Which lines contain the string "bending"? Please list every one of them.

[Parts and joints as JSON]
*****
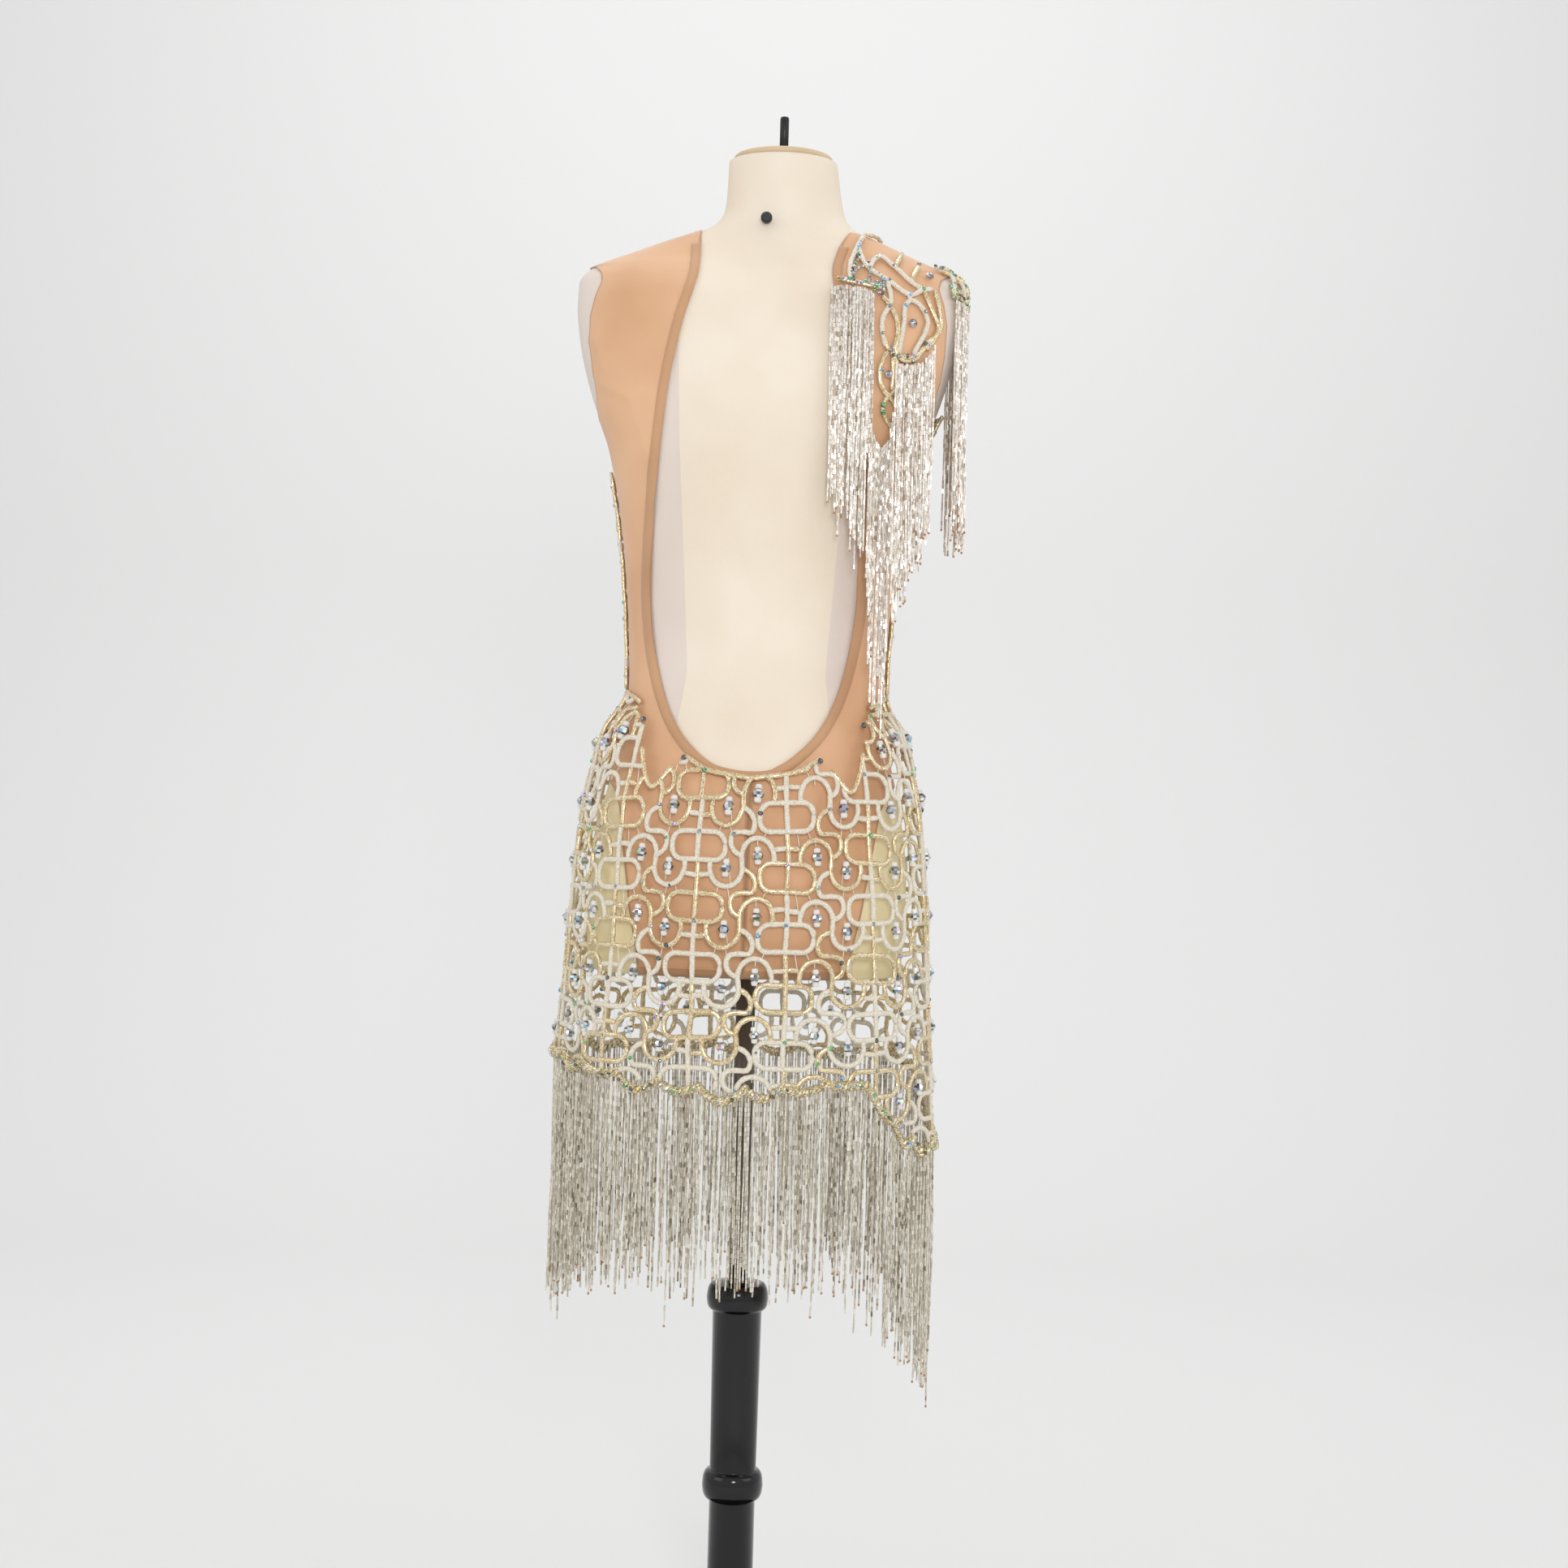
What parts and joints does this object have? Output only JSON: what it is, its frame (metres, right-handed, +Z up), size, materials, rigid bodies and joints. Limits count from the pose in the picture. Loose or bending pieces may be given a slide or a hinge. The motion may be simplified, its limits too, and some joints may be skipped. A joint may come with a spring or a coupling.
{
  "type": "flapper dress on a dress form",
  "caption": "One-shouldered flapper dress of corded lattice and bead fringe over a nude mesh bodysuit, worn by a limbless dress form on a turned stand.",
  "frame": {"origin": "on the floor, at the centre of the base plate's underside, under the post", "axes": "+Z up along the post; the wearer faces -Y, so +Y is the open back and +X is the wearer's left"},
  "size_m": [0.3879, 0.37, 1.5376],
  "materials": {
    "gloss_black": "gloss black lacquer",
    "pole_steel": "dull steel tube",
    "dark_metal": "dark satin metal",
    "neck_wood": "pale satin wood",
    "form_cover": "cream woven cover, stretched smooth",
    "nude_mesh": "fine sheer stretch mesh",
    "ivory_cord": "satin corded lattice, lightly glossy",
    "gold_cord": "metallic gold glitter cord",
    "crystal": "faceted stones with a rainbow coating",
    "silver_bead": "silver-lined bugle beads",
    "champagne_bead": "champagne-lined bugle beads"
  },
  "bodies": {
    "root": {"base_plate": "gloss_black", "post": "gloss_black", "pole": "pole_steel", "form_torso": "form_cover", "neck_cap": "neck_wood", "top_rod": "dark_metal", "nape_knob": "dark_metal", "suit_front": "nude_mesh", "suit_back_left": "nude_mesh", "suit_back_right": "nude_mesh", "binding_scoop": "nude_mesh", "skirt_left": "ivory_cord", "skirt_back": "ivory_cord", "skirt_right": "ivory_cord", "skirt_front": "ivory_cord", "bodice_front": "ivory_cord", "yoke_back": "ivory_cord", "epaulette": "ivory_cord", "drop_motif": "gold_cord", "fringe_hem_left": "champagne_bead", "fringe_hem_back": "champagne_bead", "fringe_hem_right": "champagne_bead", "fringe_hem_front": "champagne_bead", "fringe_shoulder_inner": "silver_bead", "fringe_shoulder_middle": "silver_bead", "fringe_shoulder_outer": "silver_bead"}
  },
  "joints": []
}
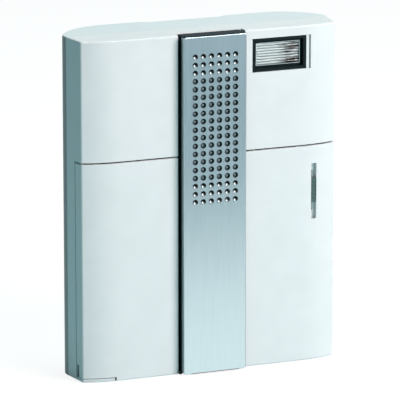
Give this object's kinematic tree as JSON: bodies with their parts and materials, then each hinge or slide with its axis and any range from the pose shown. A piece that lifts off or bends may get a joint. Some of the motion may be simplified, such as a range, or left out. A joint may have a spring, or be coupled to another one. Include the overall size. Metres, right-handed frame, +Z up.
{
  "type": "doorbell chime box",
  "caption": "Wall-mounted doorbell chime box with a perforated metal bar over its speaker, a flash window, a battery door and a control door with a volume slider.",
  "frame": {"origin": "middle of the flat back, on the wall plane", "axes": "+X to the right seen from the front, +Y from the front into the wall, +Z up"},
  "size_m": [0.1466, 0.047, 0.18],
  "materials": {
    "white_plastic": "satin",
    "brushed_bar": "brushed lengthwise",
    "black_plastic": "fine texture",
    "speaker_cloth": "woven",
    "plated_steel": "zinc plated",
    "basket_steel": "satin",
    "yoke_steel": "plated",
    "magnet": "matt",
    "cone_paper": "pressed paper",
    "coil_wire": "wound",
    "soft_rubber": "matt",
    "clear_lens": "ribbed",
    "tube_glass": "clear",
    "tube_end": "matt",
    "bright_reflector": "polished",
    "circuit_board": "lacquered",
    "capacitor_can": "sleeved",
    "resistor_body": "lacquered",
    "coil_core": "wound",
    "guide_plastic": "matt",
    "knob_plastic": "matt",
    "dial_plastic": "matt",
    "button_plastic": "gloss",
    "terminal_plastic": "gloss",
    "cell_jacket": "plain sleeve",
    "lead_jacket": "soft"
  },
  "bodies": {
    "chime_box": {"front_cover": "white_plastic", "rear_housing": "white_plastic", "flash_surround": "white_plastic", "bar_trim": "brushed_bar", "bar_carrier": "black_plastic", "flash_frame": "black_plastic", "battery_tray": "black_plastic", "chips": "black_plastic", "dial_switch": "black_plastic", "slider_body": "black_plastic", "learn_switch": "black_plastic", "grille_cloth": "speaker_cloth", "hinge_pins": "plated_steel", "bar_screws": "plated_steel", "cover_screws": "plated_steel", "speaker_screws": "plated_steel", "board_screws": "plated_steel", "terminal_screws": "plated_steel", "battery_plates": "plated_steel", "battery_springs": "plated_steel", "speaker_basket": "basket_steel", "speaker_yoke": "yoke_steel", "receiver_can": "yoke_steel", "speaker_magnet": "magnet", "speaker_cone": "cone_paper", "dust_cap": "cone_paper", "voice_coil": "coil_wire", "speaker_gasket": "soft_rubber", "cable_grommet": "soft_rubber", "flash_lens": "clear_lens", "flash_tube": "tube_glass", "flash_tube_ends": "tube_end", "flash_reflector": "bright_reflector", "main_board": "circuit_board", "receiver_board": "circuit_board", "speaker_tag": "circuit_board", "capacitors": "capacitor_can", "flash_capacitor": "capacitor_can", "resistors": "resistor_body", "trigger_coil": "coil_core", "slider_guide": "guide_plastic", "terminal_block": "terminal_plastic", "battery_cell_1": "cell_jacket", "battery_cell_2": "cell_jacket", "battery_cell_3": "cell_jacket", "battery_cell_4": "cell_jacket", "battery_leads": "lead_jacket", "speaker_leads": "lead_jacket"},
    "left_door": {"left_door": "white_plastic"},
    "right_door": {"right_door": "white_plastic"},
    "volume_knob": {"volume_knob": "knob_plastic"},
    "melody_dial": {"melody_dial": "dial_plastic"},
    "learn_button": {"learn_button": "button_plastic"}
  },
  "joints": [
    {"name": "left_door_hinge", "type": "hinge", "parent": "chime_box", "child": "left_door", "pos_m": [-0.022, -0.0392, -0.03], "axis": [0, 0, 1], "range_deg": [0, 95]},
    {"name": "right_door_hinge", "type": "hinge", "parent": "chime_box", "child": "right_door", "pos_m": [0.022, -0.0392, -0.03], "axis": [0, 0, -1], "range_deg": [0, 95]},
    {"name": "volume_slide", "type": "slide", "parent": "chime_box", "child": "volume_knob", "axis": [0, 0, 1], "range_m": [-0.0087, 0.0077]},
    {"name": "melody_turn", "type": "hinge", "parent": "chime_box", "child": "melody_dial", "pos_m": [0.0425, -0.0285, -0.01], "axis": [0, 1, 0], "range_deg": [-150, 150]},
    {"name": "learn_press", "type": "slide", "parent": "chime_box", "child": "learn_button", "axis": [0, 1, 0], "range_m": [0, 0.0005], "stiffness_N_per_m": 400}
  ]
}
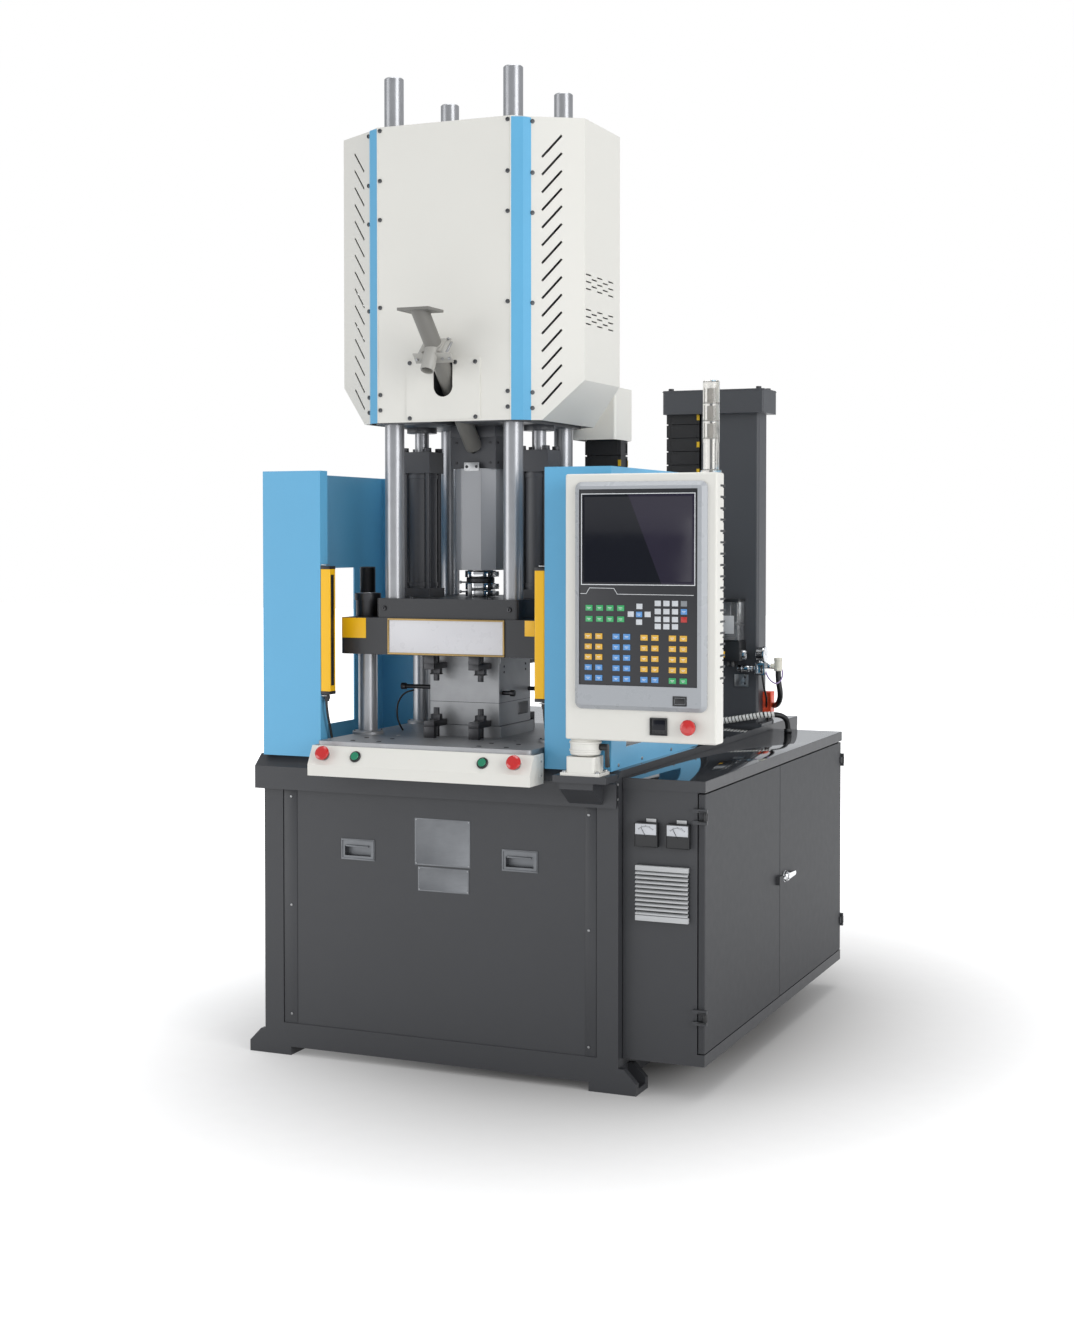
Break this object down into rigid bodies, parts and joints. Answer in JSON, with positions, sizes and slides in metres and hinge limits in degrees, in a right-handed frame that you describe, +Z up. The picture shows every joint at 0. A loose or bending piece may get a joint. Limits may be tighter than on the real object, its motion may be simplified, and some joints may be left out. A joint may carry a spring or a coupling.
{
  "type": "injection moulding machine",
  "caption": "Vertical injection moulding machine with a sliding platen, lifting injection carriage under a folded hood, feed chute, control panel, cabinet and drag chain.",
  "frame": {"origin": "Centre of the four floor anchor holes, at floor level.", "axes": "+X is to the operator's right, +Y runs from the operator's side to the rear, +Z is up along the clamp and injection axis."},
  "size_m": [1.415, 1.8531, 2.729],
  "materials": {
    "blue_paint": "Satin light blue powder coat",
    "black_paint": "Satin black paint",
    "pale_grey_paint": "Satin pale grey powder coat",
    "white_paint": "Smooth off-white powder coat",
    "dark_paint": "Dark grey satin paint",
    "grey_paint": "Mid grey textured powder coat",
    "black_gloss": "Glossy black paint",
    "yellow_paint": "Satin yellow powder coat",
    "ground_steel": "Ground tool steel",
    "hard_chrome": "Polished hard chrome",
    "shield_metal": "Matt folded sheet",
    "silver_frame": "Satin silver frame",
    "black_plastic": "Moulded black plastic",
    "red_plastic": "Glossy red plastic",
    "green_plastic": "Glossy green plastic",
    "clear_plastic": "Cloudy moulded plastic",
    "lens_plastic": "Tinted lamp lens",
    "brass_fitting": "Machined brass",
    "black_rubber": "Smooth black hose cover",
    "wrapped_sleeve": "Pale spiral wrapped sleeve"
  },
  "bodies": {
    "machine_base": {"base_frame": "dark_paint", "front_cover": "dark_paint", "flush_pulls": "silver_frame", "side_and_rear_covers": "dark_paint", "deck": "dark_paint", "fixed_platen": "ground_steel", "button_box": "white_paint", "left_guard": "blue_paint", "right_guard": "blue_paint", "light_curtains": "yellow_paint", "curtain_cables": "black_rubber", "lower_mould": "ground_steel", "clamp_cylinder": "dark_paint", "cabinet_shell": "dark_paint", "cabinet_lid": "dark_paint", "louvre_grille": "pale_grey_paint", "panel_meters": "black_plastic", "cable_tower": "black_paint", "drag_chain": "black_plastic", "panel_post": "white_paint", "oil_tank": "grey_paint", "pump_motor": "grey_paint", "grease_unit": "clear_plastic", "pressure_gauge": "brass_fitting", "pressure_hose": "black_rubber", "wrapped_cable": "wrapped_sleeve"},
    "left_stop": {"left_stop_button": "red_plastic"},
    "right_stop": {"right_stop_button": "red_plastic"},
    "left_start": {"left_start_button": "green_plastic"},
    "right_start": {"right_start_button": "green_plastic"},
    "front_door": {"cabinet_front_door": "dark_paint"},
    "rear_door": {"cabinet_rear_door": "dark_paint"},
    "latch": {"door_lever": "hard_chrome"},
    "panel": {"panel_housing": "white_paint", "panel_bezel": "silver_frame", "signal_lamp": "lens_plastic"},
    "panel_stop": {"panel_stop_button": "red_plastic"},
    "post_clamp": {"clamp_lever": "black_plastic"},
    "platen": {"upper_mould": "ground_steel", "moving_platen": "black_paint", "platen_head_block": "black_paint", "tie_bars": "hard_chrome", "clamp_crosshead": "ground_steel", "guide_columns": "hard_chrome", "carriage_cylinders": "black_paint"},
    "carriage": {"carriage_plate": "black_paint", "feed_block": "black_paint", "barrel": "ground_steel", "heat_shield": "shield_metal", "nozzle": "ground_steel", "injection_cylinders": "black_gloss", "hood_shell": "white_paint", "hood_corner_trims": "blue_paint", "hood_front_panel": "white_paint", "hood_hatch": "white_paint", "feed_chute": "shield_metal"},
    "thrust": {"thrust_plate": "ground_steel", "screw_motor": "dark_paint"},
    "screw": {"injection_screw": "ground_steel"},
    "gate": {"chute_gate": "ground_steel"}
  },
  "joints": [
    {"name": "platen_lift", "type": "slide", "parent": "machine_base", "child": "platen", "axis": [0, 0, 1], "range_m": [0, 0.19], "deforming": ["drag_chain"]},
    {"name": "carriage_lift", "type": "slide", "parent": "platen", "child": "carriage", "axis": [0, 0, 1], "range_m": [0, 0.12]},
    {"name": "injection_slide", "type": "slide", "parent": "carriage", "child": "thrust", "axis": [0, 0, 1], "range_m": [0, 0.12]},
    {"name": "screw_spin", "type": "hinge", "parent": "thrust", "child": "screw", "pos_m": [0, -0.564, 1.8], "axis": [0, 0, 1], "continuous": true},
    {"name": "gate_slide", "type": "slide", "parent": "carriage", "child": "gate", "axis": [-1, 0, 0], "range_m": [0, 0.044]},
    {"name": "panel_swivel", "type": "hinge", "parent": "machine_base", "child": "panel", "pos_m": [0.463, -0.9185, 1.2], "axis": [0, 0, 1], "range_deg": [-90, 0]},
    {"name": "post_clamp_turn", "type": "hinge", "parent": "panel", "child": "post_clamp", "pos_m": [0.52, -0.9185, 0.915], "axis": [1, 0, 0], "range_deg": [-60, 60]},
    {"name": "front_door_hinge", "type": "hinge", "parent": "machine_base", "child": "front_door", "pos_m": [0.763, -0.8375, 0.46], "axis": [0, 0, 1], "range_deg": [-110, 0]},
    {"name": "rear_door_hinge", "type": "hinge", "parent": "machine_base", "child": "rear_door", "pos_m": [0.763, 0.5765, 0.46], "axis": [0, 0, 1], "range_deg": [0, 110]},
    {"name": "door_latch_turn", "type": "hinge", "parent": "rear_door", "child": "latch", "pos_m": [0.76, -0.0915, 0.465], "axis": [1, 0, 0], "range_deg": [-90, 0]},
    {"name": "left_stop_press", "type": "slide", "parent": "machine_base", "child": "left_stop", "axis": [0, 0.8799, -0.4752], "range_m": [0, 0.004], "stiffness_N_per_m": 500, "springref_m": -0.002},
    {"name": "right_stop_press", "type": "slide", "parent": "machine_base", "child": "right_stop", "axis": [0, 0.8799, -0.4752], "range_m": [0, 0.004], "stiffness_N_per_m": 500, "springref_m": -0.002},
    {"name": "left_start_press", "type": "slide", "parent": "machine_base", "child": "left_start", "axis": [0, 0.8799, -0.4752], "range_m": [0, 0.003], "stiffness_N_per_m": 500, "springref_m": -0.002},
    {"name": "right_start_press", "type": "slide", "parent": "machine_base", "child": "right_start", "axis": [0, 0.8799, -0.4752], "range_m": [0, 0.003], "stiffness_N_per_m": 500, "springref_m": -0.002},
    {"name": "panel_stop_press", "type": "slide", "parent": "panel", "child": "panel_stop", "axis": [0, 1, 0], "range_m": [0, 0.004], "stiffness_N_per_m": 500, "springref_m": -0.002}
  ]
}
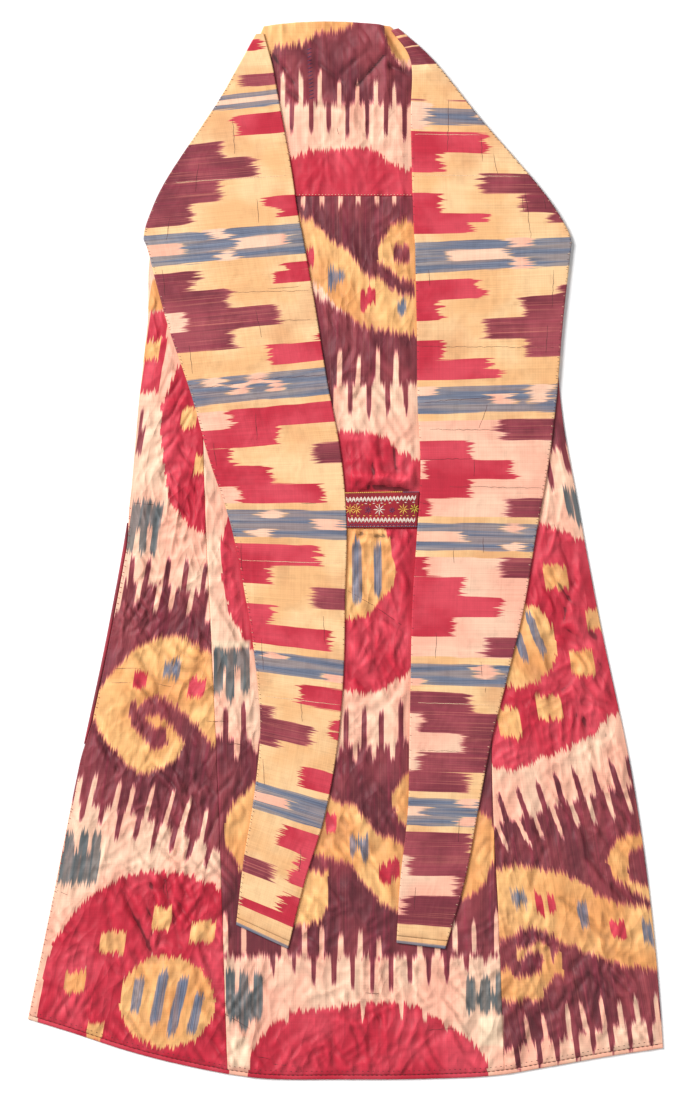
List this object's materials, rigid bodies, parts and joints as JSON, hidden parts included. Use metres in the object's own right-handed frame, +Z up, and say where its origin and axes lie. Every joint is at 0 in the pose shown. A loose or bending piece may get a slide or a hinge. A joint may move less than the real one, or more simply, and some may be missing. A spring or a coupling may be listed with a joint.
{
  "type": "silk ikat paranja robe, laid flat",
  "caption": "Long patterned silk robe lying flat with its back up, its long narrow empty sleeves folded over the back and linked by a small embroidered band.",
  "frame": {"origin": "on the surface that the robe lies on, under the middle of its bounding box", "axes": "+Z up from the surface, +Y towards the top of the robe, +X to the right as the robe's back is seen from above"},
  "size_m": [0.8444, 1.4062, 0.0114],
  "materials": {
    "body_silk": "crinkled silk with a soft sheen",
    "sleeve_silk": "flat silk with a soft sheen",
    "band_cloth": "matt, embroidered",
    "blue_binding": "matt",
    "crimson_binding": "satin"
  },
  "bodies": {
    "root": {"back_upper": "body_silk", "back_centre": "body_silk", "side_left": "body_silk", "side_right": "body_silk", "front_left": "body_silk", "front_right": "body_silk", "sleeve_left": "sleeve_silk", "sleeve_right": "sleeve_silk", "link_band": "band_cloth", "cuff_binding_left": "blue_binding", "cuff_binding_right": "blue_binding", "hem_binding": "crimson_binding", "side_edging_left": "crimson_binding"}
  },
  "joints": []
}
*****
#### Task result:
What parts and joints does this object have? Output only JSON: what it is, its frame (metres, right-handed, +Z up), size, materials, rigid bodies and joints. Limits count from the pose in the picture. Loose or bending pieces may be given a slide or a hinge. The motion may be simplified, its limits too, and some joints may be skipped. A joint may come with a spring or a coupling.
Break this object down into rigid bodies, parts and joints. Answer in JSON, with positions, sizes and slides in metres and hinge limits in degrees, in a right-handed frame that you describe, +Z up. The picture shows every joint at 0. A loose or bending piece may get a joint. Limits may be tighter than on the real object, its motion may be simplified, and some joints may be left out. A joint may carry a spring or a coupling.
List this object's materials, rigid bodies, parts and joints as JSON, hidden parts included. Use metres in the object's own right-handed frame, +Z up, and say where its origin and axes lie. Every joint is at 0 in the pose shown. A loose or bending piece may get a slide or a hinge. A joint may move less than the real one, or more simply, and some may be missing. A spring or a coupling may be listed with a joint.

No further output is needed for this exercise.